La Fédé, mobilisée devant le Congrès le matin même, dénonce un programme qui « prend aux plus pauvres pour donner aux entreprises ». Pour le syndicat, le gouvernement choisit l’austérité plutôt que des réformes structurelles plus équitables. Le secrétaire général de la Fédé était prêt encore à battre le pavé si l’exécutif local n’infléchissait pas sa feuille de route dans les semaines à venir.
Un compromis trouvé grâce au comité de suivi
Pour rallier une partie des récalcitrants, notamment au sein de l’UNI, Les Loyalistes et le Rassemblement proposent la création d’un comité de suivi du plan. Cet organe réunira le président du Congrès, celui du gouvernement, les chefs de groupe et les présidents des assemblées de province. Objectif : amender le plan et ajuster ses mesures en cours de route.
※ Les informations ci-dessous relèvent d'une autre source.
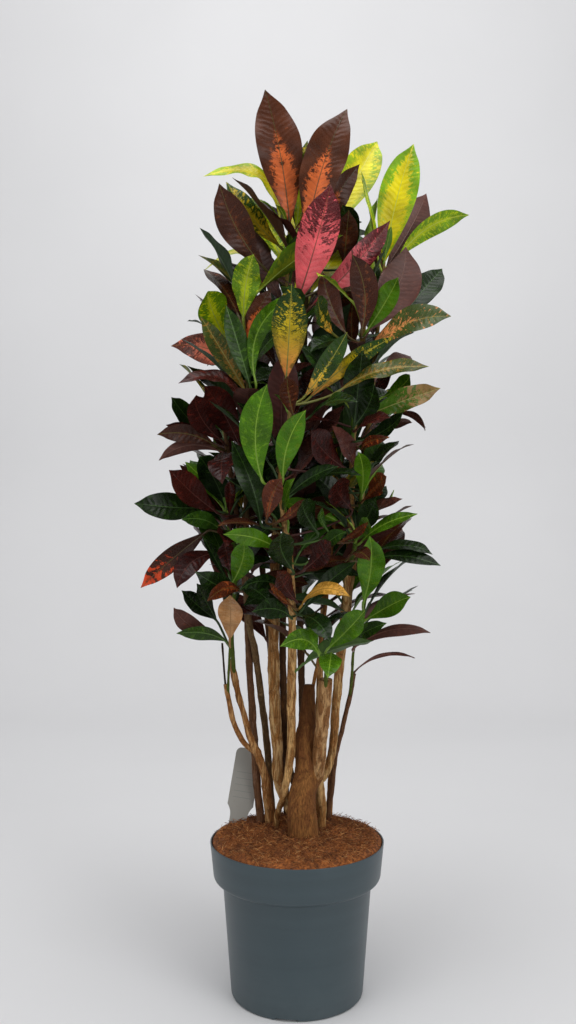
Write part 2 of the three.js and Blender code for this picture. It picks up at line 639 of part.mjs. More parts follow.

Ce texte a été amendé à plusieurs reprises, comme l’a rappelé le membre du gouvernement en charge du budget :
On a retiré de ce plan les points les plus contentieux au sein de ce Congrès de la Nouvelle-Calédonie.
Cette concession permet à l’UNI de basculer dans le camp du « oui » :
Nous, en responsabilité, nous voterons les amendements, notamment sur le comité de suivi, a déclaré la vice-présidente du groupe UNI au Congrès, Ithupane Tieoue.
Mais le groupe présidé par Jean-Pierre Djaïwé a rappelé qu’il resterait vigilant sur les mesures qui seront inscrites dans les divers projets de texte.
Pour le gouvernement, l’heure est à l’action. Pour ses opposants, le combat ne fait que commencer : chaque projet de loi du pays sera l’occasion de remettre en question les choix politiques et économiques qui façonneront la Calédonie de demain.
Cette étape du jeudi 14 août ne fut qu’un premier pas. Le plus difficile reste à venir : les réformes structurelles que le territoire n’aura plus le luxe de retarder, telles que celles de la TGC, de la CCS ou du RUAMM. Voilà, pour les élus calédoniens, leur Himalaya à franchir dans les prochaines semaines.